Voilà des semaines que les décomptes de transmission locale sont officiellement à zéro... et que le pays est soumis à des règles qui n'ont pas l'air de régenter grand-chose. On se dit que soit l'épidémie est sous-estimée (pas de tests... mais on n'entend pas parler non plus de services d'urgences dépassés), soit ces restrictions sont la planche de salut de l'arrière-garde corrompue aux commandes. Cette dernière voit d'un très mauvais oeil de jeunes générations parler du droit à (se) poser des questions, et saute sur l'occasion de redorer son blason – en mettant en scène sa supposée réussite dans l'éradication de la peste étrangère, qui gangrène notre si belle nation, qui ne tient que par de grandes et belles institutions, qui ne sont pas du tout archaïques, que défend ce merveilleux régime, qui sauve tout le monde, qu'il faut admirer, devant lequel il faut (littéralement) se mettre à genoux, CQFD. La télévision exhibe moult grandes bouches en coeur pleines de réconciliation, de paix sociale, d'ordre, d'harmonie et de démocratie, tandis que les arrestations (sous des motifs qui craignent tout sauf une ridicule hypocrisie) vont bon train. Nous autres continuons à "télétravailler" avec des enfants dont la pâleur, même dans "Zoom", ne trompe pas sur la joie de vivre qu'on a réussi à leur transmettre.

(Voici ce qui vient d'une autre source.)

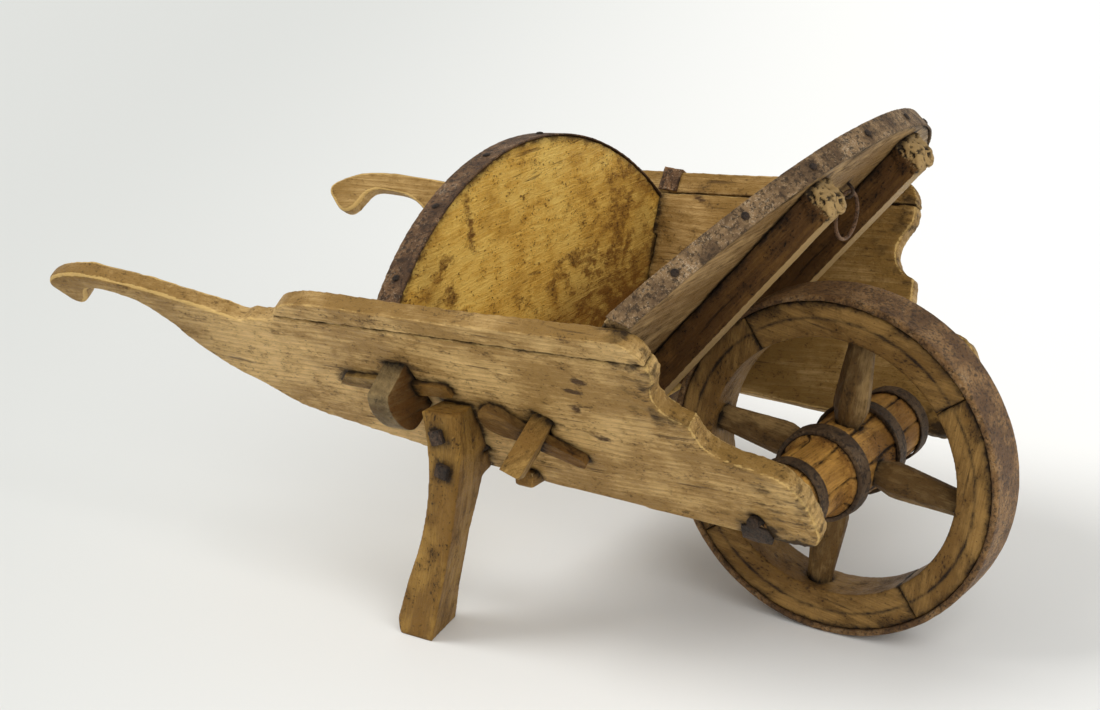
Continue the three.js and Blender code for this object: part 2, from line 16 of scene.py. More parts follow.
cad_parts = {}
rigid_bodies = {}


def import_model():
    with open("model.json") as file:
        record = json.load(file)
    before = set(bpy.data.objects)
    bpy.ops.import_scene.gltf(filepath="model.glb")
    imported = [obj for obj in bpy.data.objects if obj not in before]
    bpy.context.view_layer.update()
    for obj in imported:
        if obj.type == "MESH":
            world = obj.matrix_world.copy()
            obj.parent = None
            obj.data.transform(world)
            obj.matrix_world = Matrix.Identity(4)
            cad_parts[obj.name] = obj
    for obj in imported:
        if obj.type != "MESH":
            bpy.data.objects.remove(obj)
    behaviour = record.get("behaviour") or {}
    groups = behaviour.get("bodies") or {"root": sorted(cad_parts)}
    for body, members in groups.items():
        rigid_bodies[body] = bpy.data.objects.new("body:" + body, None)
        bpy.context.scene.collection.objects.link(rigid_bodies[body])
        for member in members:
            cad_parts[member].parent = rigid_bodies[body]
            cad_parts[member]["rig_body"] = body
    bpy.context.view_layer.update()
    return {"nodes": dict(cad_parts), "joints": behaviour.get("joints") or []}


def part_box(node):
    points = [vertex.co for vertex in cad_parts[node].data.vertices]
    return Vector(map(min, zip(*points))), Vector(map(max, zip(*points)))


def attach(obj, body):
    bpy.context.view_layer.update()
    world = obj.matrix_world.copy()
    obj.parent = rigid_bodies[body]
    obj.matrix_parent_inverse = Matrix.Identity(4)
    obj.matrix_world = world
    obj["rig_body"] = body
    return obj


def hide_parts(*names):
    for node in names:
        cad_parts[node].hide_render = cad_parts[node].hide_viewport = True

Depuis le début, une application, "Gaïa GPS" enregistre nos déplacements. C'est une habitude prise avec S., Grand Initiateur de ces sorties malgré-tout (du temps où les parcs étaient encore ouverts) : nous nous étions entraînés ensemble pour un semi-marathon - avec lever avant l'aube et tout le tralala - enchaînant les "sorties" longues / fractionnées / fondamentales, un smartphone collé au bras pour vérifier progression et distances. Le geste est resté : on lance l'application en partant. Mais on n'avait pas encore imaginé que ça conduirait à une cartographie des khlongs de l'est.
C'est décidé, notre point de départ sera situé aussi loin que là où on faisait demi-tour dans les promenades précédentes. On a acquis de meilleurs réflexes de repérage sur cartes numériques : les canaux en bleu, les passerelles, les passages d'un bord à l'autre du canal, les détours imposés par la privatisation sauvage (ces horribles "moo-baan"-prisons qui remplacent un passage public par un mur et des barbelés)... On a bien compris que les passerelles ne sont pas toutes répertoriées, loin de là. Pour vérifier, on pointe sur un pont qui passe au-dessus du bleu, on regarde les photos prises par la Google Car, et très souvent, elles sont là, les petites allées de béton... Ensuite, on trouve le temple le plus proche, l'expérience réitérée du Wat Ton Saï nous ayant confortés dans l'idée qu'un lieu sacré était un bon démarrage. Comme le nord de l'avenue On Nut avait réservé de belles surprises, c'est sur cette même avenue, aux abords du vert sur la carte, vers Prawet, qu'on trouve un temple au nom étrange : วัดกระทุ่มเสือปลา, Wat Krathum Suea Pla. En décomposant par petits morceaux sur Google Translate, j'ai cru comprendre que cela veut dire quelque chose comme "le temple des éclaboussures de poisson-tigre," ou "le temple du poisson-tigre éclaboussant"... Il est probable que je sois une victime de plus de "Google Translate". Ça revient souvent "Krathum", dans les noms de temple...
L'avenue Ramkhamhaeng longe le khlong Saen Saep, qui emmène jusqu'au-dehors de Bangkok, en bateau-taxi... A deux pas de là où je vis (vers Watthana, en pleine ville), on y accède facilement : il suffit de prendre à gauche au sortir de l'immeuble, vers le fond de l'impasse, et de traverser un petit quartier de bois et de tôle où ne passent que les piétons. Il faut se baisser pour éviter les coins ou les clous, s'excuser d'avoir à interrompre, en passant entre elles, de vieilles dames qui s'y retrouvent sur des petits bancs de fortune pour tenir boutique, tout en gardant des gosses ou des chats. Une fois que, face au mur, on a pris à gauche, puis à droite au mec bourré qui sourit à tout le monde de sa chaise défoncée, on peut traverser l'immeuble décrépit qui donne accès à la passerelle. La station de bateau la plus proche est juste en face, de l'autre côté de l'eau. On peut la rejoindre en traversant le marché qui ouvre en fin d'après-midi, puis le pont. De là, on peut aussi bien rejoindre la "montagne dorée" d'un côté que sortir de la ville de l'autre.